Copy each line exactly.
☆ ☆ ☆ ☆ ☆ ☆ ☆
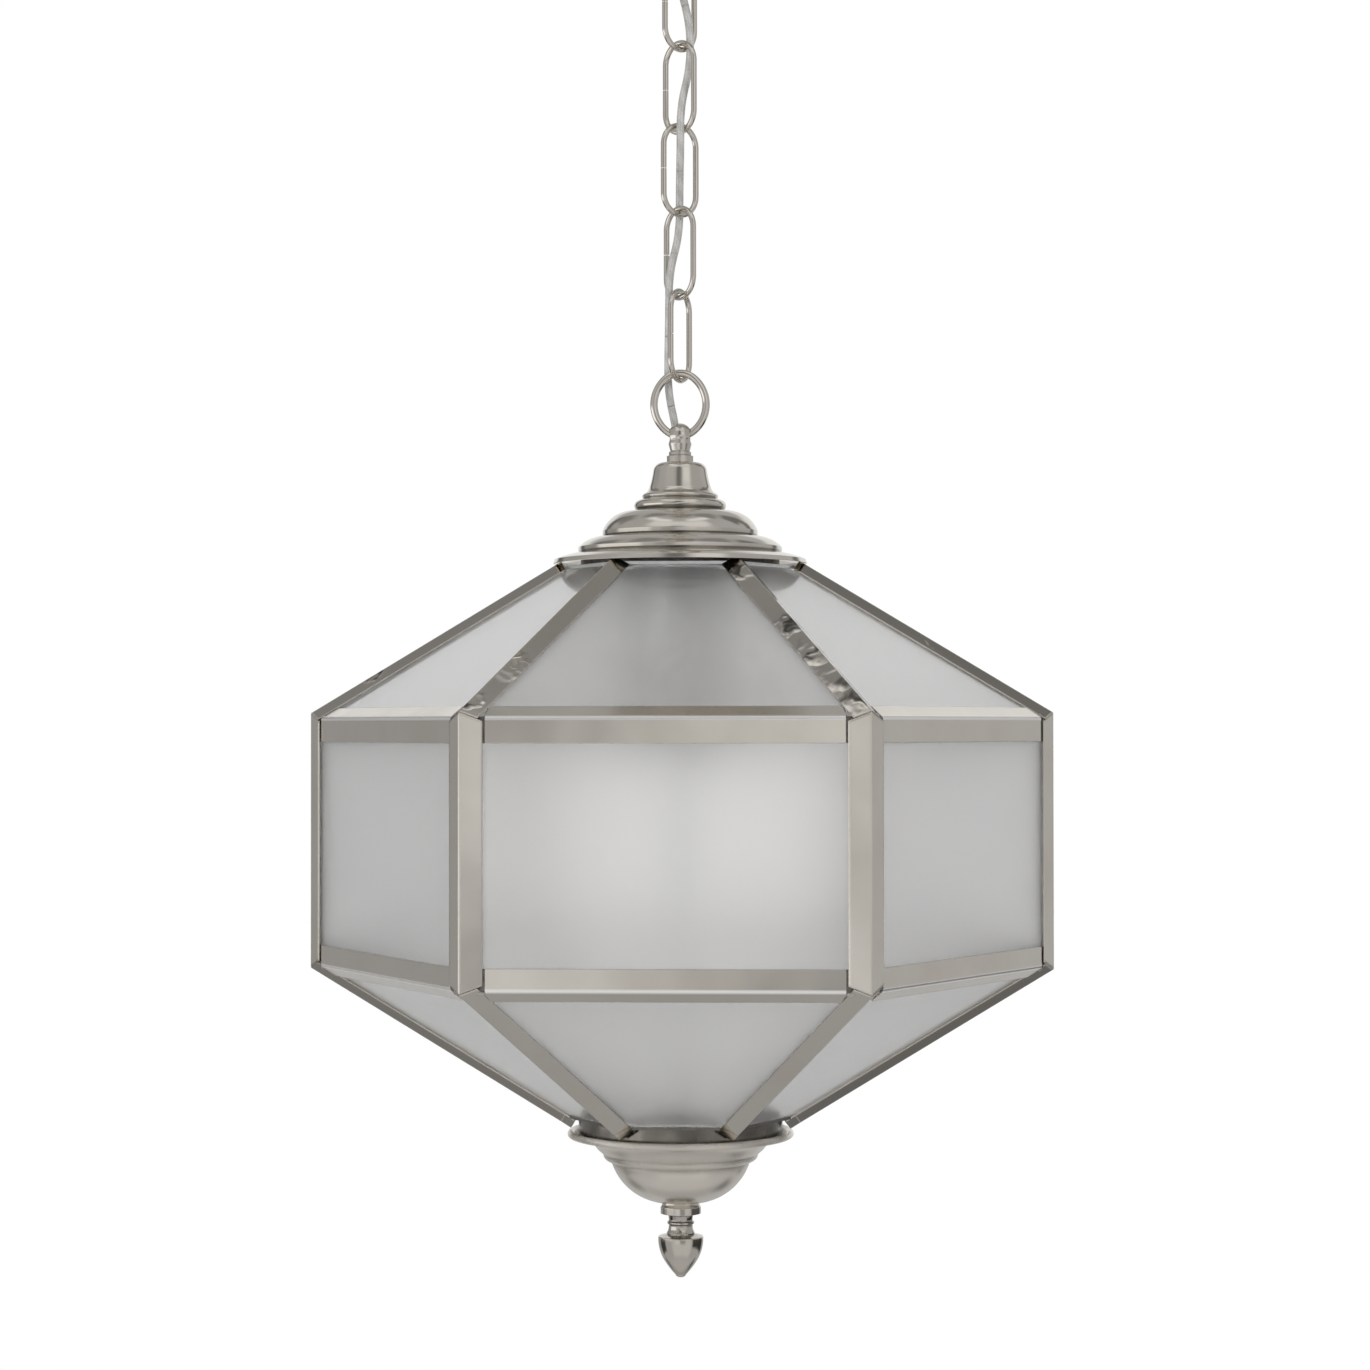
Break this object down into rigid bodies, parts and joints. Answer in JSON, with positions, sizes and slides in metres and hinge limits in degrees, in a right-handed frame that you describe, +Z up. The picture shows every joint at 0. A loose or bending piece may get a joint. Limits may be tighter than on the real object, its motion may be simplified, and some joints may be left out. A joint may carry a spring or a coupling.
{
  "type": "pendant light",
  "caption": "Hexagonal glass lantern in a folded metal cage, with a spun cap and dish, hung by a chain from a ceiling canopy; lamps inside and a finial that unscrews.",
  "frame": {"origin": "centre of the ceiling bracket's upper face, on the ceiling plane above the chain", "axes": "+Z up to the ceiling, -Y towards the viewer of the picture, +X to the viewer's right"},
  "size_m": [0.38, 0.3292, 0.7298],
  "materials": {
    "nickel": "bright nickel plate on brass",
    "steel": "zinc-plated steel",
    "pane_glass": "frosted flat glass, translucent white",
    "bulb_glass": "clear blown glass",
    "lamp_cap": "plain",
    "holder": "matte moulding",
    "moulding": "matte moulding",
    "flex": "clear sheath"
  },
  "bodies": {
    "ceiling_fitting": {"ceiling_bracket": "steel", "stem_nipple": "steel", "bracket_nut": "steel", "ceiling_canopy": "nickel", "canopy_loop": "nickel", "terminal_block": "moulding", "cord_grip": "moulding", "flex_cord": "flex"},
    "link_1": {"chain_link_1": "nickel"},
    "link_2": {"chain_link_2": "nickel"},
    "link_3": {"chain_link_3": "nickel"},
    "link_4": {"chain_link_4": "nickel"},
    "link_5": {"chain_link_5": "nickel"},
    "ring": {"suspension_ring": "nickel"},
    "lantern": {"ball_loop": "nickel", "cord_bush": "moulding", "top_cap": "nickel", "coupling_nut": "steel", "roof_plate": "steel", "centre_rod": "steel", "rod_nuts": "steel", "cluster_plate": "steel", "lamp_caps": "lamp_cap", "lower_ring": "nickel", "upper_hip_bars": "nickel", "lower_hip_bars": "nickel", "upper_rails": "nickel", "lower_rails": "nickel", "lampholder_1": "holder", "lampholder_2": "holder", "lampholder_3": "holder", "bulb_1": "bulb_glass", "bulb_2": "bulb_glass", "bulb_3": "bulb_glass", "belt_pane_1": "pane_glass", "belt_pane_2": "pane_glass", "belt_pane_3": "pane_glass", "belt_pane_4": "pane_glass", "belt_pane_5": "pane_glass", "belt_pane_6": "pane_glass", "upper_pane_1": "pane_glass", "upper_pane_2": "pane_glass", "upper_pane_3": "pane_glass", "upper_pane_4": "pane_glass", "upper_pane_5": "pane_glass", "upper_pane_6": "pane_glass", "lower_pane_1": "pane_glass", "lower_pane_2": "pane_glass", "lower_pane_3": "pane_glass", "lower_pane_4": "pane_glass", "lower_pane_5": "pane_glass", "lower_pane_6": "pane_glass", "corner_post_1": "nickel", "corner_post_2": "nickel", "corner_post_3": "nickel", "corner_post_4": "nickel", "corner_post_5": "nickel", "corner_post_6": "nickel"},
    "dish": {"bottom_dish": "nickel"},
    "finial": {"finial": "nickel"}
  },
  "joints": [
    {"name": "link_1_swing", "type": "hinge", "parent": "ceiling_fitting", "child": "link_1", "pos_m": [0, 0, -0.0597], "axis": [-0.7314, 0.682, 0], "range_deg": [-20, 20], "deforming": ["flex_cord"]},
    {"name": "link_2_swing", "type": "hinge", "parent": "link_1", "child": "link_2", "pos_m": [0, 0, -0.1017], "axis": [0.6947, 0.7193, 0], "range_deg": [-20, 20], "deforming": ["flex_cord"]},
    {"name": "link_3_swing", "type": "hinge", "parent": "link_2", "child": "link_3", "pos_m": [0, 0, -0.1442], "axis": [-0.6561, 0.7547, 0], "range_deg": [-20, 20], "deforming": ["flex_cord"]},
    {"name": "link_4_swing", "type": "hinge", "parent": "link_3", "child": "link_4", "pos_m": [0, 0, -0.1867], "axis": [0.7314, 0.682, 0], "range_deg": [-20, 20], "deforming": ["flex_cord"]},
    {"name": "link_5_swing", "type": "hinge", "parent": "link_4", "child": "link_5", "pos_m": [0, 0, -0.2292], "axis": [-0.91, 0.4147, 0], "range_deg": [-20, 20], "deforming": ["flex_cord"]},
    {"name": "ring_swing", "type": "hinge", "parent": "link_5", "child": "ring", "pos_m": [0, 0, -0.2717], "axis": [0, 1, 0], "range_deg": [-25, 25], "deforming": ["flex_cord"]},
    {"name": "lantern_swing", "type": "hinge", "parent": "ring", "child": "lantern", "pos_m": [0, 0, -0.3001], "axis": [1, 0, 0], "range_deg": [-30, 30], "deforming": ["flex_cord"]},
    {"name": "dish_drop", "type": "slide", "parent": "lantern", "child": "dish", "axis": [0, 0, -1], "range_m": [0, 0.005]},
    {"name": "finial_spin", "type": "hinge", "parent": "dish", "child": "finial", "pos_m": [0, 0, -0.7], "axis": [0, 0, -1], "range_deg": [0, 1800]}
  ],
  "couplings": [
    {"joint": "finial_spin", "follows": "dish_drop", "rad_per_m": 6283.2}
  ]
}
☆ ☆ ☆ ☆ ☆ ☆ ☆
Result of this task
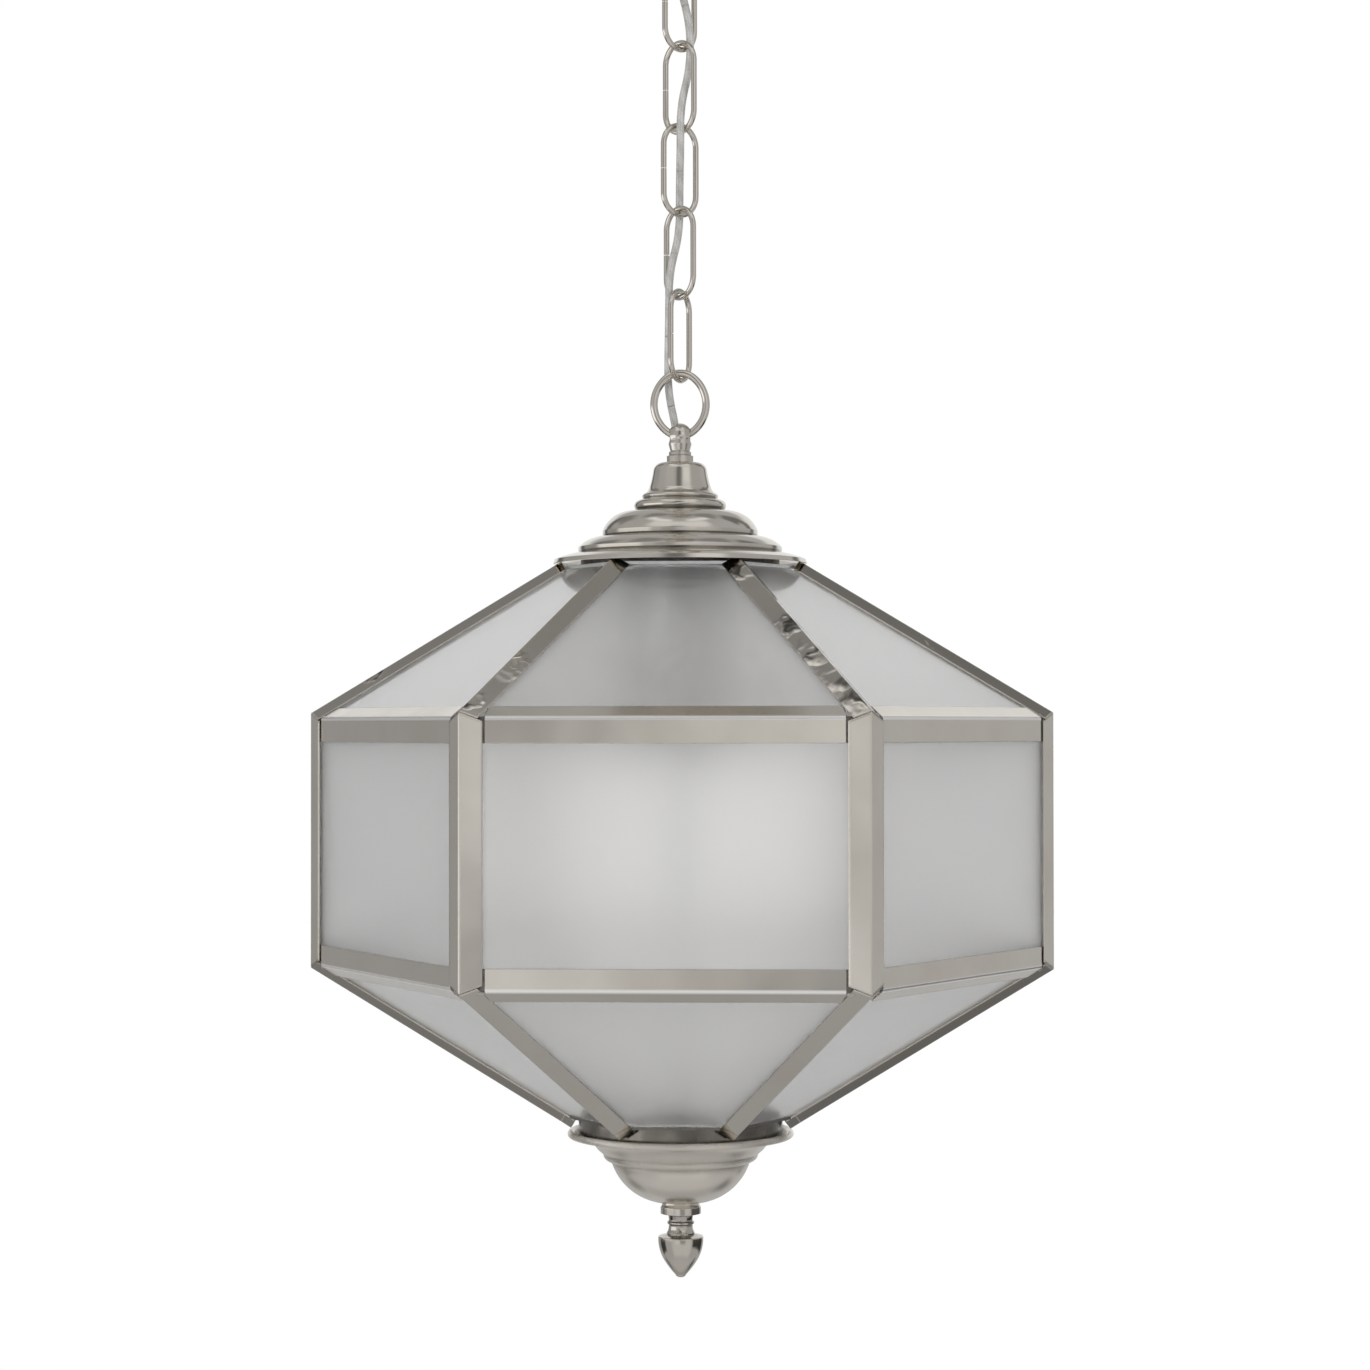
Break this object down into rigid bodies, parts and joints. Answer in JSON, with positions, sizes and slides in metres and hinge limits in degrees, in a right-handed frame that you describe, +Z up. The picture shows every joint at 0. A loose or bending piece may get a joint. Limits may be tighter than on the real object, its motion may be simplified, and some joints may be left out. A joint may carry a spring or a coupling.
{
  "type": "pendant light",
  "caption": "Hexagonal glass lantern in a folded metal cage, with a spun cap and dish, hung by a chain from a ceiling canopy; lamps inside and a finial that unscrews.",
  "frame": {"origin": "centre of the ceiling bracket's upper face, on the ceiling plane above the chain", "axes": "+Z up to the ceiling, -Y towards the viewer of the picture, +X to the viewer's right"},
  "size_m": [0.38, 0.3292, 0.7298],
  "materials": {
    "nickel": "bright nickel plate on brass",
    "steel": "zinc-plated steel",
    "pane_glass": "frosted flat glass, translucent white",
    "bulb_glass": "clear blown glass",
    "lamp_cap": "plain",
    "holder": "matte moulding",
    "moulding": "matte moulding",
    "flex": "clear sheath"
  },
  "bodies": {
    "ceiling_fitting": {"ceiling_bracket": "steel", "stem_nipple": "steel", "bracket_nut": "steel", "ceiling_canopy": "nickel", "canopy_loop": "nickel", "terminal_block": "moulding", "cord_grip": "moulding", "flex_cord": "flex"},
    "link_1": {"chain_link_1": "nickel"},
    "link_2": {"chain_link_2": "nickel"},
    "link_3": {"chain_link_3": "nickel"},
    "link_4": {"chain_link_4": "nickel"},
    "link_5": {"chain_link_5": "nickel"},
    "ring": {"suspension_ring": "nickel"},
    "lantern": {"ball_loop": "nickel", "cord_bush": "moulding", "top_cap": "nickel", "coupling_nut": "steel", "roof_plate": "steel", "centre_rod": "steel", "rod_nuts": "steel", "cluster_plate": "steel", "lamp_caps": "lamp_cap", "lower_ring": "nickel", "upper_hip_bars": "nickel", "lower_hip_bars": "nickel", "upper_rails": "nickel", "lower_rails": "nickel", "lampholder_1": "holder", "lampholder_2": "holder", "lampholder_3": "holder", "bulb_1": "bulb_glass", "bulb_2": "bulb_glass", "bulb_3": "bulb_glass", "belt_pane_1": "pane_glass", "belt_pane_2": "pane_glass", "belt_pane_3": "pane_glass", "belt_pane_4": "pane_glass", "belt_pane_5": "pane_glass", "belt_pane_6": "pane_glass", "upper_pane_1": "pane_glass", "upper_pane_2": "pane_glass", "upper_pane_3": "pane_glass", "upper_pane_4": "pane_glass", "upper_pane_5": "pane_glass", "upper_pane_6": "pane_glass", "lower_pane_1": "pane_glass", "lower_pane_2": "pane_glass", "lower_pane_3": "pane_glass", "lower_pane_4": "pane_glass", "lower_pane_5": "pane_glass", "lower_pane_6": "pane_glass", "corner_post_1": "nickel", "corner_post_2": "nickel", "corner_post_3": "nickel", "corner_post_4": "nickel", "corner_post_5": "nickel", "corner_post_6": "nickel"},
    "dish": {"bottom_dish": "nickel"},
    "finial": {"finial": "nickel"}
  },
  "joints": [
    {"name": "link_1_swing", "type": "hinge", "parent": "ceiling_fitting", "child": "link_1", "pos_m": [0, 0, -0.0597], "axis": [-0.7314, 0.682, 0], "range_deg": [-20, 20], "deforming": ["flex_cord"]},
    {"name": "link_2_swing", "type": "hinge", "parent": "link_1", "child": "link_2", "pos_m": [0, 0, -0.1017], "axis": [0.6947, 0.7193, 0], "range_deg": [-20, 20], "deforming": ["flex_cord"]},
    {"name": "link_3_swing", "type": "hinge", "parent": "link_2", "child": "link_3", "pos_m": [0, 0, -0.1442], "axis": [-0.6561, 0.7547, 0], "range_deg": [-20, 20], "deforming": ["flex_cord"]},
    {"name": "link_4_swing", "type": "hinge", "parent": "link_3", "child": "link_4", "pos_m": [0, 0, -0.1867], "axis": [0.7314, 0.682, 0], "range_deg": [-20, 20], "deforming": ["flex_cord"]},
    {"name": "link_5_swing", "type": "hinge", "parent": "link_4", "child": "link_5", "pos_m": [0, 0, -0.2292], "axis": [-0.91, 0.4147, 0], "range_deg": [-20, 20], "deforming": ["flex_cord"]},
    {"name": "ring_swing", "type": "hinge", "parent": "link_5", "child": "ring", "pos_m": [0, 0, -0.2717], "axis": [0, 1, 0], "range_deg": [-25, 25], "deforming": ["flex_cord"]},
    {"name": "lantern_swing", "type": "hinge", "parent": "ring", "child": "lantern", "pos_m": [0, 0, -0.3001], "axis": [1, 0, 0], "range_deg": [-30, 30], "deforming": ["flex_cord"]},
    {"name": "dish_drop", "type": "slide", "parent": "lantern", "child": "dish", "axis": [0, 0, -1], "range_m": [0, 0.005]},
    {"name": "finial_spin", "type": "hinge", "parent": "dish", "child": "finial", "pos_m": [0, 0, -0.7], "axis": [0, 0, -1], "range_deg": [0, 1800]}
  ],
  "couplings": [
    {"joint": "finial_spin", "follows": "dish_drop", "rad_per_m": 6283.2}
  ]
}